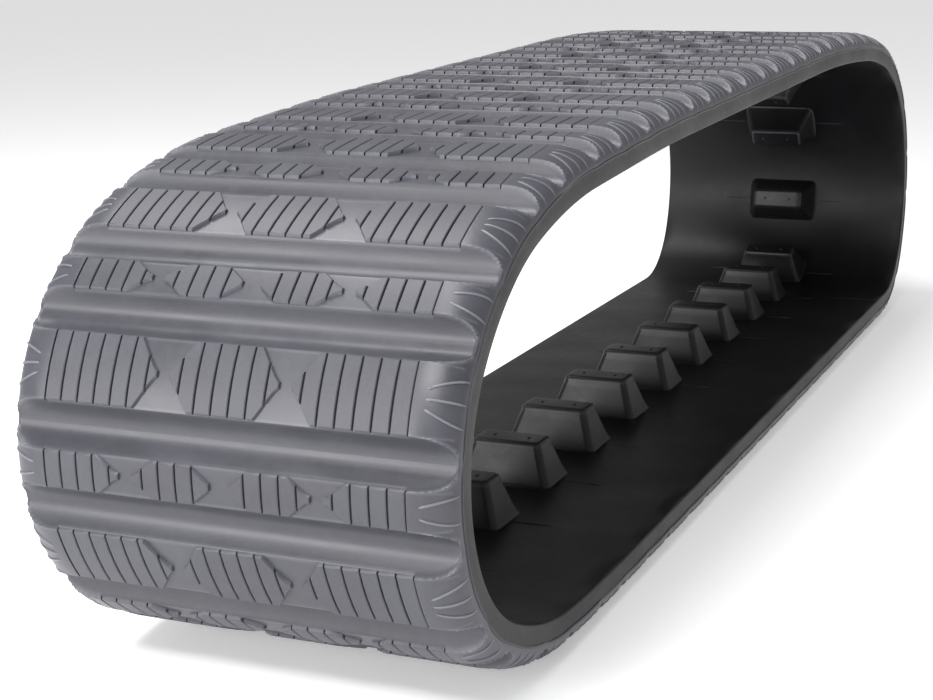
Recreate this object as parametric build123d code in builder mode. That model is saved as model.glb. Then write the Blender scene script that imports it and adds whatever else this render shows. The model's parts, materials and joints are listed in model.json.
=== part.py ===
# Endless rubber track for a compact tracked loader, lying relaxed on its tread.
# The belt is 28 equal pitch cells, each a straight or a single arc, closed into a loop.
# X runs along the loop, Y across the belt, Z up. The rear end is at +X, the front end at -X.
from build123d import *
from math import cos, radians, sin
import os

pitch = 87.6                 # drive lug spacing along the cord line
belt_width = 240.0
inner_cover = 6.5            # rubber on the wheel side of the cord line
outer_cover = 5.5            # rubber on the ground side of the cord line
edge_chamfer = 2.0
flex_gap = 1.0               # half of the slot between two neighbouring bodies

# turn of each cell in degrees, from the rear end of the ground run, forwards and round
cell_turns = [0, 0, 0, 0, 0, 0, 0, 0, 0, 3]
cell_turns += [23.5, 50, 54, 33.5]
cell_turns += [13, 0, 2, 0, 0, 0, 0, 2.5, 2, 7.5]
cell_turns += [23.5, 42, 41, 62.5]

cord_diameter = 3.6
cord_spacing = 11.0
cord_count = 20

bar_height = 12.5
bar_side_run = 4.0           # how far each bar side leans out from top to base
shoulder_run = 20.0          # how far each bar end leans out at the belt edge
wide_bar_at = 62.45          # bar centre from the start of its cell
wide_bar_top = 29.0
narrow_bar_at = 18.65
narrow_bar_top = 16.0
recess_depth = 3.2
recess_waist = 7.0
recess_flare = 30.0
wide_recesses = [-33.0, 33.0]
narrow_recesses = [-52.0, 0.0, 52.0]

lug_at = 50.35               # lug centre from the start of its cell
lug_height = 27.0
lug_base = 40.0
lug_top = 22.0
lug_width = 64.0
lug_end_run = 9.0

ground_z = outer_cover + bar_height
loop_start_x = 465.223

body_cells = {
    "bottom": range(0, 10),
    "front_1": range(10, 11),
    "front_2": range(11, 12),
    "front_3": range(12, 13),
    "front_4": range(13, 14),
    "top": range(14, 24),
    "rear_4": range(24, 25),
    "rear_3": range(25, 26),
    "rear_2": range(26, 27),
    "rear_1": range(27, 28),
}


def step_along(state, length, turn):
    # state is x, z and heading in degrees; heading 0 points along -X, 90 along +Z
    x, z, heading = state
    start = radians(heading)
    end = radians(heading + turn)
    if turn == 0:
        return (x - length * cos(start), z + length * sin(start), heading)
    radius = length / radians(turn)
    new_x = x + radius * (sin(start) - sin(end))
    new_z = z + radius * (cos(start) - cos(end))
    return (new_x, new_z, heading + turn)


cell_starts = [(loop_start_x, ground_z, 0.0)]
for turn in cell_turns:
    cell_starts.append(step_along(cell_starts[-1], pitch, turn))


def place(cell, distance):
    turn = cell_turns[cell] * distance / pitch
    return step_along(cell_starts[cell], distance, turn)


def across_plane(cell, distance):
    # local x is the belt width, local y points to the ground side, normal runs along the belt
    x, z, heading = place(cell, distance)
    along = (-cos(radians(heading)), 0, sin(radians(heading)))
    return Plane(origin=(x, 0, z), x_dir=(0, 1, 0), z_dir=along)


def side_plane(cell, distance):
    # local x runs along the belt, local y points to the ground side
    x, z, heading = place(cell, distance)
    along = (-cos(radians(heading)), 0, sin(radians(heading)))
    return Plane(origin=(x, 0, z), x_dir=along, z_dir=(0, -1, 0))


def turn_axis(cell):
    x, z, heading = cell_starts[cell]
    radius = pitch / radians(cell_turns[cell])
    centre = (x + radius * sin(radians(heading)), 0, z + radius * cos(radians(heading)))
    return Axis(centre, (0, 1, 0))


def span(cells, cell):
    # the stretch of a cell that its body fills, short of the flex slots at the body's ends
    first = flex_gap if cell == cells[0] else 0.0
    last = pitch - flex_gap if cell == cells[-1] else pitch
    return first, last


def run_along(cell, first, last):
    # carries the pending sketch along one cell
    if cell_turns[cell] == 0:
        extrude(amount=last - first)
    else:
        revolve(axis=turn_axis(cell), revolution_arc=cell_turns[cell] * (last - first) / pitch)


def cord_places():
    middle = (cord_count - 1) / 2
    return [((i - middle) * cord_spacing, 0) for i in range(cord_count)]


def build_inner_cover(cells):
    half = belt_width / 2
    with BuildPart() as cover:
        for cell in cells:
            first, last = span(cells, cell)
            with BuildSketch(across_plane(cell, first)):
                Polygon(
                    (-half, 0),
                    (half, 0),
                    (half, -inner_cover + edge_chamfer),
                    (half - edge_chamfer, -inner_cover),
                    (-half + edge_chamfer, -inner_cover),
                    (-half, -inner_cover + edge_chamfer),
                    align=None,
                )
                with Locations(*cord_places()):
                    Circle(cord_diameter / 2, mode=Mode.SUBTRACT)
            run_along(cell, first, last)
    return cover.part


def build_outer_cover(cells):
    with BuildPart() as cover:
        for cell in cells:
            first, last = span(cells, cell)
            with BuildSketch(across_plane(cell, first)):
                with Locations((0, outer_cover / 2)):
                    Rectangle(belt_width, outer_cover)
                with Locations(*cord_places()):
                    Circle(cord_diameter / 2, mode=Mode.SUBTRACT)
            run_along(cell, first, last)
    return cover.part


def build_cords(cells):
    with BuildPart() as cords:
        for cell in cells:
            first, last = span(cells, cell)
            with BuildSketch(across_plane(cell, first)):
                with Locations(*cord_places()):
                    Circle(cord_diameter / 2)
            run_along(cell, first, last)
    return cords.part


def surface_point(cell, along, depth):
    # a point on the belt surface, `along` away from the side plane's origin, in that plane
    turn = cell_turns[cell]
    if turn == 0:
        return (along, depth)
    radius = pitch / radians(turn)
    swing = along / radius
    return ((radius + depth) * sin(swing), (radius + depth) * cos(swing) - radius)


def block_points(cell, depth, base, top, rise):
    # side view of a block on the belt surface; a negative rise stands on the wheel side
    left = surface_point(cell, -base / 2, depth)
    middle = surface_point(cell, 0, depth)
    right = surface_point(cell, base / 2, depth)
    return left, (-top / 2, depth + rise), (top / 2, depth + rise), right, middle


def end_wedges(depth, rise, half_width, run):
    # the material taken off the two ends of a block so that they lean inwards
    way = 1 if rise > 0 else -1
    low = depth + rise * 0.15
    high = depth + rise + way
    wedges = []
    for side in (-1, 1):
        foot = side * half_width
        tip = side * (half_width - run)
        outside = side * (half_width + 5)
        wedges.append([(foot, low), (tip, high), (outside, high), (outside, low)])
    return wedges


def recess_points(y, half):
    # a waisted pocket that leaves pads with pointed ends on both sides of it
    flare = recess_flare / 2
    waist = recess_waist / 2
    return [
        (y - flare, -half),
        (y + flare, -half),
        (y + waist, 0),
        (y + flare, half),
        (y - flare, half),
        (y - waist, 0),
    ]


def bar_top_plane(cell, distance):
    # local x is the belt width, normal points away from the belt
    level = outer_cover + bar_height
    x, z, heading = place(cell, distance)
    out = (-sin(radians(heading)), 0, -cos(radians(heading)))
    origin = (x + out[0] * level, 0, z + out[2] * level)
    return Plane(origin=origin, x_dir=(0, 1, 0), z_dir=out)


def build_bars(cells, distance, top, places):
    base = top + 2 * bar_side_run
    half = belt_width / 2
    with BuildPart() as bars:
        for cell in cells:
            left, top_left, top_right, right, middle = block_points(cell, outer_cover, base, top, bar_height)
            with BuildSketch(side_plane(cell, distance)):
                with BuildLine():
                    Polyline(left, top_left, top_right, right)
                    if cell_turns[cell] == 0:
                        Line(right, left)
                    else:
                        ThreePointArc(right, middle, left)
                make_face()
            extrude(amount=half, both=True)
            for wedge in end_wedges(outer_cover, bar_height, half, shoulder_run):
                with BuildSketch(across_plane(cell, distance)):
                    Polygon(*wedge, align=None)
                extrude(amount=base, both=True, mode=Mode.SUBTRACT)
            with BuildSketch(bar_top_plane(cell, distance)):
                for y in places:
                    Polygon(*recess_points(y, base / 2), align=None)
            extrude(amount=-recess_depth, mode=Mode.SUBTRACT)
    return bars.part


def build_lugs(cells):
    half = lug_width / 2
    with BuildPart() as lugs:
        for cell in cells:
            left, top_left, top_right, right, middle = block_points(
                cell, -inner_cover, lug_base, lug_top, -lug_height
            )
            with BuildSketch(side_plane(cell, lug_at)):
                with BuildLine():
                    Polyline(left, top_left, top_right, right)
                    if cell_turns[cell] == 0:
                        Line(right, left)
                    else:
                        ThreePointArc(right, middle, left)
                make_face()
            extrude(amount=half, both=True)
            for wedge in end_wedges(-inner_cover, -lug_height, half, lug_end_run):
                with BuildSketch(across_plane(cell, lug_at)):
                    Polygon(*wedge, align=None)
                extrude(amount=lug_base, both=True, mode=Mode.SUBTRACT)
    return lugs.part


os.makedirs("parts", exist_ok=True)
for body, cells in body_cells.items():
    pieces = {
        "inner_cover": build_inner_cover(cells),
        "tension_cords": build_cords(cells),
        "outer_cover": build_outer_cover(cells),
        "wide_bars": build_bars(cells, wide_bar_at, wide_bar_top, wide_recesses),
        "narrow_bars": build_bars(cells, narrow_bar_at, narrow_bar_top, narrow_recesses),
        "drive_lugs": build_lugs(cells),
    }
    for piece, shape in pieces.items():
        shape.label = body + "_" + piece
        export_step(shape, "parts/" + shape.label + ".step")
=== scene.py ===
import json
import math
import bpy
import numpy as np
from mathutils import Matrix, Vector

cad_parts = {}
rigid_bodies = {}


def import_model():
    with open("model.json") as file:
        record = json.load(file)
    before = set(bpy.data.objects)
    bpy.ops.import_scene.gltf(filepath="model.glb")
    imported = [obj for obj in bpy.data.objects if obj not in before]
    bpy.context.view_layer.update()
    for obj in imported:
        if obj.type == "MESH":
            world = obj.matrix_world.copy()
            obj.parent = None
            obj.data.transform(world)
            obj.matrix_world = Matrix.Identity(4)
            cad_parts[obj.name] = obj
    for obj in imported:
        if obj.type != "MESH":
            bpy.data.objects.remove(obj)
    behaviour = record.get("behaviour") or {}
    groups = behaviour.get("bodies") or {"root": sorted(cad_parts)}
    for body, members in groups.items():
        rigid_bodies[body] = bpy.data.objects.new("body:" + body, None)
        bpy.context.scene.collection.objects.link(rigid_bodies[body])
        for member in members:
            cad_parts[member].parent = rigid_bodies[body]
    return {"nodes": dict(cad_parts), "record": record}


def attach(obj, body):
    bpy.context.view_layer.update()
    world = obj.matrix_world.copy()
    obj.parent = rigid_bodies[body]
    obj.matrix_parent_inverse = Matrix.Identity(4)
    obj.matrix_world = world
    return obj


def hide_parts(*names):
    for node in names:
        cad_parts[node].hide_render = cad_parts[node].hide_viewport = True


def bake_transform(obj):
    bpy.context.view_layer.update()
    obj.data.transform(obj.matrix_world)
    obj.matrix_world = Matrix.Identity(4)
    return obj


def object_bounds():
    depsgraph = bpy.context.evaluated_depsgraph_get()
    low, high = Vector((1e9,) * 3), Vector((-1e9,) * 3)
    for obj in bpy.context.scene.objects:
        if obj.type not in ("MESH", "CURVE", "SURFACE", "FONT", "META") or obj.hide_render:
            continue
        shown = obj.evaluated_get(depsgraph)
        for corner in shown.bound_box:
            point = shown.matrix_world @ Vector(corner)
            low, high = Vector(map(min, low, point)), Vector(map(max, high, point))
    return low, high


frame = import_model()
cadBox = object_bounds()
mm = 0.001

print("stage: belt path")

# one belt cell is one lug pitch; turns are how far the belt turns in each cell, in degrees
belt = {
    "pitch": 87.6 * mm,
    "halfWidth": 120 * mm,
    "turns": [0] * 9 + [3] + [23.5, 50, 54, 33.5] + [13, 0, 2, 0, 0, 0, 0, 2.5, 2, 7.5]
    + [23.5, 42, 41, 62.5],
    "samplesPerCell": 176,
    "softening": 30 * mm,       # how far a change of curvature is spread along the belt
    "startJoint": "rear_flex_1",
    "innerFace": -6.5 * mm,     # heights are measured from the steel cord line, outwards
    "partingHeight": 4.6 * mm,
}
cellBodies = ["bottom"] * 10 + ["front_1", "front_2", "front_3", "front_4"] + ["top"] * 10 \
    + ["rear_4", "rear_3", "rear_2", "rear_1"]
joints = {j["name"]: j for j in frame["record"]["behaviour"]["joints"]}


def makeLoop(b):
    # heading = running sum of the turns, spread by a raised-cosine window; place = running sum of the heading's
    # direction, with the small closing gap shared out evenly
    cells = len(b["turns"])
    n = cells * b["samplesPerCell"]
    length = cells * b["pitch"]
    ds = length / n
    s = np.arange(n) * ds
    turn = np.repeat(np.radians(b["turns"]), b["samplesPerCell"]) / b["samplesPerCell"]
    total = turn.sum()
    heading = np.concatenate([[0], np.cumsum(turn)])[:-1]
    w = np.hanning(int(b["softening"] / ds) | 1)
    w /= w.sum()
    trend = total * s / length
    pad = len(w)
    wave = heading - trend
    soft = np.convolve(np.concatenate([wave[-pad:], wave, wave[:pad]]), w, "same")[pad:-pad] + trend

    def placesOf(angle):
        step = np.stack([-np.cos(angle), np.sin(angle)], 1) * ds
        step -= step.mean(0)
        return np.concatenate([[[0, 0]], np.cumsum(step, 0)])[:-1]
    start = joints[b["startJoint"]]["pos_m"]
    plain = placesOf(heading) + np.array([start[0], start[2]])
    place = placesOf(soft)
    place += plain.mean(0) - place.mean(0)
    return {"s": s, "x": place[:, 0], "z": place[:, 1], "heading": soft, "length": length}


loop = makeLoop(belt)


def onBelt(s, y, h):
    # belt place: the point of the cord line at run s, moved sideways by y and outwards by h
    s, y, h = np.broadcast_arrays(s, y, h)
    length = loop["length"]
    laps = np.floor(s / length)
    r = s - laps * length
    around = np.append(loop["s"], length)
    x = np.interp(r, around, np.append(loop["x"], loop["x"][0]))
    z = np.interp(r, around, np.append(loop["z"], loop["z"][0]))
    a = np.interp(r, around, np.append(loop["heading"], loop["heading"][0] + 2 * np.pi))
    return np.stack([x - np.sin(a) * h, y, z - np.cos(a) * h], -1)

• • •

## SET EXERCISE
Please reproduce exactly the lines above, beginning with the first and ending with the line that contains "cell_turns += [23.5, 42, 41, 62.5]", and include nothing outside that range.

## OUTPUT BELOW
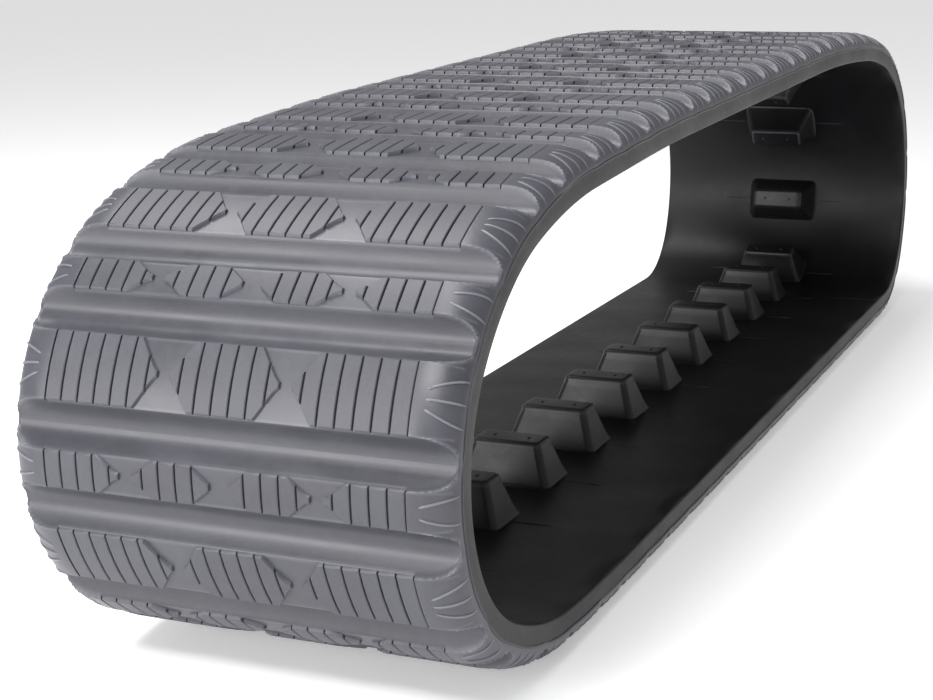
Recreate this object as parametric build123d code in builder mode. That model is saved as model.glb. Then write the Blender scene script that imports it and adds whatever else this render shows. The model's parts, materials and joints are listed in model.json.
=== part.py ===
# Endless rubber track for a compact tracked loader, lying relaxed on its tread.
# The belt is 28 equal pitch cells, each a straight or a single arc, closed into a loop.
# X runs along the loop, Y across the belt, Z up. The rear end is at +X, the front end at -X.
from build123d import *
from math import cos, radians, sin
import os

pitch = 87.6                 # drive lug spacing along the cord line
belt_width = 240.0
inner_cover = 6.5            # rubber on the wheel side of the cord line
outer_cover = 5.5            # rubber on the ground side of the cord line
edge_chamfer = 2.0
flex_gap = 1.0               # half of the slot between two neighbouring bodies

# turn of each cell in degrees, from the rear end of the ground run, forwards and round
cell_turns = [0, 0, 0, 0, 0, 0, 0, 0, 0, 3]
cell_turns += [23.5, 50, 54, 33.5]
cell_turns += [13, 0, 2, 0, 0, 0, 0, 2.5, 2, 7.5]
cell_turns += [23.5, 42, 41, 62.5]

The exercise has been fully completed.